Chapter 18
Ice sheet dynamics
Ice sheets are essentially large viscous drops, supplied by a surface
accumulation of ice supplied by the compaction of snow. A model for
their motion is derived and simplified using the lubrication
approximation. Various features of the resulting equations are then
outlined. In particular, if the viscosity is independent of
temperature (in reality, it depends significantly on temperature), the
model reduces to a nonlinear diffusion equation for the ice thickness
H. This equation is degenerate at the margins, giving the usual
waiting time behaviour and finite speed of advance, with a singular
slope there. There is a non-zero steady state (because of the
accumulation), and this is linearly stable (the stability analysis
requires use of the method of strained coordinates, because of the
singularity at the margin). Incidentally, this singularity was what
caused Nye's 1960 analysis of waves on glaciers to be in error at the snout,
see Fowler and
Larson (1980)
for a correction to this.
Non-isothermal flow can be analysed to some extent using the ideas of
large activation energy asymptotics, which are appropriate.
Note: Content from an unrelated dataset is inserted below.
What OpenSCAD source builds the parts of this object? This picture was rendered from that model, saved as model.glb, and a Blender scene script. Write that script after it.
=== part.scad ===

The flow
is dominated by a shear layer at the base, and the resulting plug flow
can be obtained. If this description is coupled to a hydraulically
based sliding law for the ice over deformable till, it is possible to
derive a rational theory for the occurrence of large scale ice sheet
surges, such as are thought to have occurred in the Laurentide ice
sheet in the last glaciation, causing Heinrich events.